### MATERIAL FOR THE TASK

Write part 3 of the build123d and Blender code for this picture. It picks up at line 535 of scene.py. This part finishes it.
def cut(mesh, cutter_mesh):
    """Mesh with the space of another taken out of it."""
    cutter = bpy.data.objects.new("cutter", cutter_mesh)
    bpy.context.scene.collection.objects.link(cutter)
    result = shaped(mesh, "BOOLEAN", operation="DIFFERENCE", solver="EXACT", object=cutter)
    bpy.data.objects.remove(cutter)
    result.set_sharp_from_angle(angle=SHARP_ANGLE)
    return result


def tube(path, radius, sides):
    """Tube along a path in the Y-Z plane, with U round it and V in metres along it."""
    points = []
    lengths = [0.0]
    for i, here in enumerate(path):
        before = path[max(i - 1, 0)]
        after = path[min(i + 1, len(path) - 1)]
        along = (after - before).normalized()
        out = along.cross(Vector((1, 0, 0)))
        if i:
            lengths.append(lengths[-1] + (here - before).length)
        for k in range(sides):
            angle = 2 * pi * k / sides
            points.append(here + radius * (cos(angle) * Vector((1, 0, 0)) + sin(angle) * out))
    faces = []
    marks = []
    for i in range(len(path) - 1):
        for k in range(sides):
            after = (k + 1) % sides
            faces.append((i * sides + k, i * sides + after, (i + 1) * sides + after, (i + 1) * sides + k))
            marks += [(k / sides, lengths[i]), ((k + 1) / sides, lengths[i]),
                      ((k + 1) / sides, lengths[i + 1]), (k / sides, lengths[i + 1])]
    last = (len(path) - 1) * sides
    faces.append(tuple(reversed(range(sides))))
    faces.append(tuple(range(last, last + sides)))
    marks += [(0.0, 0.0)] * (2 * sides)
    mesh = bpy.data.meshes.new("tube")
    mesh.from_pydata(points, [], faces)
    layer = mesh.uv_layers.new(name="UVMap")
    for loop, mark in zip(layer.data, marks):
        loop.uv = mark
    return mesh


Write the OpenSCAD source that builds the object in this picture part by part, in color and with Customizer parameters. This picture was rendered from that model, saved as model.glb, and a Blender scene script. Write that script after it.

######

WHAT YOU SHOULD DO: Output all of the data again, exactly.

RESULT FOR THIS EXERCISE:
Write part 3 of the build123d and Blender code for this picture. It picks up at line 535 of scene.py. This part finishes it.
def cut(mesh, cutter_mesh):
    """Mesh with the space of another taken out of it."""
    cutter = bpy.data.objects.new("cutter", cutter_mesh)
    bpy.context.scene.collection.objects.link(cutter)
    result = shaped(mesh, "BOOLEAN", operation="DIFFERENCE", solver="EXACT", object=cutter)
    bpy.data.objects.remove(cutter)
    result.set_sharp_from_angle(angle=SHARP_ANGLE)
    return result


def tube(path, radius, sides):
    """Tube along a path in the Y-Z plane, with U round it and V in metres along it."""
    points = []
    lengths = [0.0]
    for i, here in enumerate(path):
        before = path[max(i - 1, 0)]
        after = path[min(i + 1, len(path) - 1)]
        along = (after - before).normalized()
        out = along.cross(Vector((1, 0, 0)))
        if i:
            lengths.append(lengths[-1] + (here - before).length)
        for k in range(sides):
            angle = 2 * pi * k / sides
            points.append(here + radius * (cos(angle) * Vector((1, 0, 0)) + sin(angle) * out))
    faces = []
    marks = []
    for i in range(len(path) - 1):
        for k in range(sides):
            after = (k + 1) % sides
            faces.append((i * sides + k, i * sides + after, (i + 1) * sides + after, (i + 1) * sides + k))
            marks += [(k / sides, lengths[i]), ((k + 1) / sides, lengths[i]),
                      ((k + 1) / sides, lengths[i + 1]), (k / sides, lengths[i + 1])]
    last = (len(path) - 1) * sides
    faces.append(tuple(reversed(range(sides))))
    faces.append(tuple(range(last, last + sides)))
    marks += [(0.0, 0.0)] * (2 * sides)
    mesh = bpy.data.meshes.new("tube")
    mesh.from_pydata(points, [], faces)
    layer = mesh.uv_layers.new(name="UVMap")
    for loop, mark in zip(layer.data, marks):
        loop.uv = mark
    return mesh


Write the OpenSCAD source that builds the object in this picture part by part, in color and with Customizer parameters. This picture was rendered from that model, saved as model.glb, and a Blender scene script. Write that script after it.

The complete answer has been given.